Incidental note: the image of the series is marked by that artistic blur, that cottony image typical of the period (and typical of England more particularly, perhaps) that we find, for example, in old Kate Bush clips or in films like Neil Jordan's The Company of Wolves. This image quality tells us that we're in a pure dream, a delirium. For the peaceful, simple, eternal society we see before our eyes is nothing but a lie.

A metal monster invites itself to the village fete, taking one of the inhabitants into its entrails and returning him some time later, his forehead marked by an electronic implant. Everyone shakes hands with him, and the party gets under way with some delightful Dx7 folk tunes.

A little later, we understand that the world has undergone a gigantic enterprise of destruction and depopulation, and that the inhabitants of this village are among the few human communities that the invaders have allowed to live.

It took a few decades, a few key events and a lot of reading for me to understand that the world in which the brave English peasants of the year 2089 live is our own.

It's the world of Technique, which dominates and exploits the world, nature and people. It depletes resources as if a hostile species had come to plunder the Earth. It bends bodies and souls to its will.

It reduces everything to a state of quantifiable things, and over the past few decades has been modifying living beings, including humanity, to establish its hold once and for all.

This is the world of Technique – and its masters – which dominate us from their heights (symbolized by that of the robot, in the series) where they make themselves unattainable, invulnerable. Masters who watch over us and know us better than we know ourselves, from their heights.

Everyone knows that old hit, The Safety Dance, which is more or less the only track to have gone down in Men Without Hats' history, and whose clip is just about as cult-like.

We see the band's lead singer strolling through a presumably English countryside, accompanied by a dwarf dressed as a jester, and entering a typically medieval village where a pretty, slightly kooky blonde joins them to incite the entire population to dance in the streets and party. There's a happy dog, mud and puddles, stone houses and a Maypole. Everything exudes blissful primitiveness. The music, performed entirely on synthesizers, gives us hope for a future where technology and tradition are not pitted against each other.

When I was younger, I thought the lyrics of the song "We can dance, we can dance / Everything is out of control" actually meant "We can dance, we can dance / Everything is under control". I interpreted this as an ironic commentary on the inanity of partying in a world of surveillance and sly, ever-increasing limitation of real freedoms. In the end, it turns out to be a silly song that's all about the freedom to dance, in the first degree, but that doesn't matter, because works of art are always larger than the intentions of their creators. And the last microseconds of the clip confirm my intuition, featuring black-and-white archive footage of a bomber, peasants and a ballistic missile. This joyful, primitive world is also the world of the H-bomb, where the most ancestral and civilized human traditions no longer make the slightest sense in the face of the possibility of the total annihilation of our species in less than two hours.

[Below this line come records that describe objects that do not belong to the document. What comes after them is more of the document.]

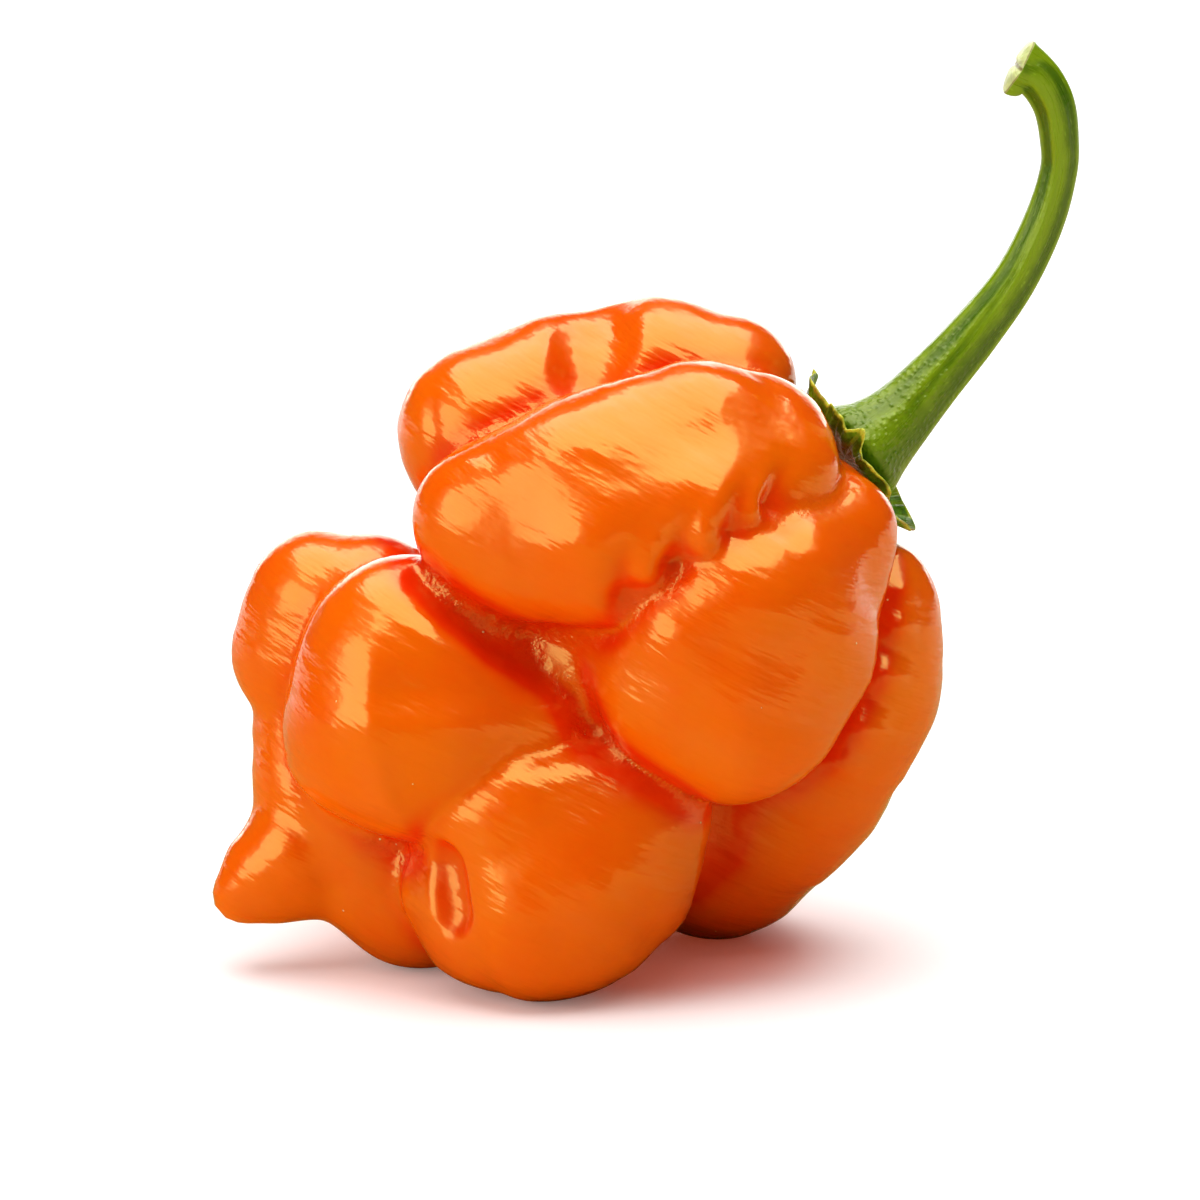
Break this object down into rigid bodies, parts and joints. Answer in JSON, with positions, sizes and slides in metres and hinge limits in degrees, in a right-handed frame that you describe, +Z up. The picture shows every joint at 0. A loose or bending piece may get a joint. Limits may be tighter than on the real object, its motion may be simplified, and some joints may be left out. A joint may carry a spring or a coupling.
{
  "type": "scotch bonnet pepper",
  "caption": "Ripe orange scotch bonnet pepper, as picked: a glossy, deeply lobed and creased pod with a pointed tail, a frilled green calyx and a long curved green stem.",
  "frame": {"origin": "the bottom centre of the whole pepper's box, on the surface that the pepper lies on", "axes": "+Z up, away from the surface that the pepper lies on; +X from the pod's tail towards the stem's side; +Y away from the viewer, towards the back lobes"},
  "size_m": [0.0554, 0.036, 0.0594],
  "materials": {
    "pod_skin": "thin waxy skin, glossy, ripe orange with redder creases",
    "calyx_green": "thin leathery green leaf, satin, with brown and yellow edges",
    "stem_green": "smooth ribbed green stalk, satin, with a pale cut end"
  },
  "bodies": {
    "root": {"pod": "pod_skin", "calyx": "calyx_green", "stem": "stem_green"}
  },
  "joints": []
}
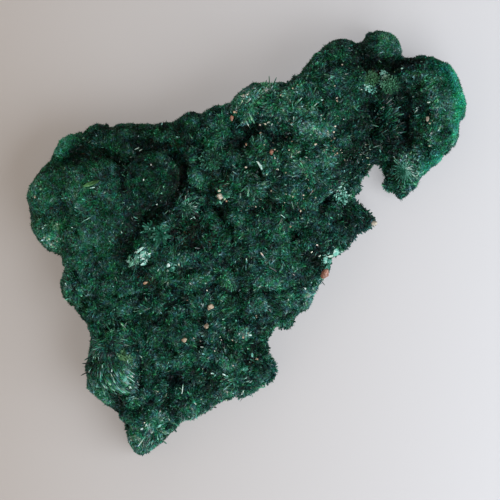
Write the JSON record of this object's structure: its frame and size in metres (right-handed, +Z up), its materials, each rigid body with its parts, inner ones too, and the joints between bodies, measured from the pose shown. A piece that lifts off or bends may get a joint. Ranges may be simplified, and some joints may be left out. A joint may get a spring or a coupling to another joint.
{
  "type": "atacamite specimen",
  "caption": "Crust of dark green crystals in rounded, knobbly lobes with sand grains caught in it; lies on a flat cut face.",
  "frame": {"origin": "middle of the plan's box, on the flat cut face underneath", "axes": "+Z up out of the cut face, +X along the long side towards the big lobe at the narrow end, +Y towards the long straight edge"},
  "size_m": [0.0702, 0.0681, 0.0158],
  "materials": {
    "green_crystals": "glassy to satin crystals, dark emerald green",
    "tan_quartz": "worn sand grain",
    "pale_quartz": "worn sand grain",
    "rust_quartz": "worn, iron-stained sand grain"
  },
  "bodies": {
    "root": {"crystal_crust": "green_crystals", "tan_grain_middle": "tan_quartz", "tan_grain_south": "tan_quartz", "tan_grain_south_west": "tan_quartz", "cream_grain_hollow": "pale_quartz", "rust_grain_north": "rust_quartz", "rust_grain_middle": "rust_quartz", "rust_grain_east_edge": "rust_quartz", "pale_grain_east_tip": "pale_quartz", "pale_grain_east_lobe": "pale_quartz"}
  },
  "joints": []
}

This is what's behind the permanent party organized for the happiness of the little people, and this regressive little world, this Potemkin world: the absolute domination of Technology and the existence of masters who, literally, hover far above the domesticated mass. This is the story told by The Tripods. And it's the story of the real world - our past and our present. One of the hallmarks of totalitarianism is the festivities, the dances, the folkloric outfits that help us forget the violence, dehumanization and spiritual desertification of the world inflicted by technology.

Nazism may have transformed Germany into the setting for a folk festival, but it spoke nothing other than the language of Technique, of the machinization of the world.

The small, degrowing village of the English series is also the world that seems to be taking shape for the rest of the 21st century. Depopulation and happy sobriety under the watchful eye of machines. And above all, their masters. Because behind the apparent blind and cold reign of Technique (the huge robots piloted by the aliens, whose existence we don't even suspect at first), there are other humans in our own world. So alien to the plebs that they can easily be described as extraterrestrials. They're not from here, they're not from anywhere. They are the globalist hyperclass, the Inner Party of 1984, made up of international administrators, big bosses and press magnates.

The Leviathan that, as in The Tripods, will eventually brand us on the forehead like the cattle we are.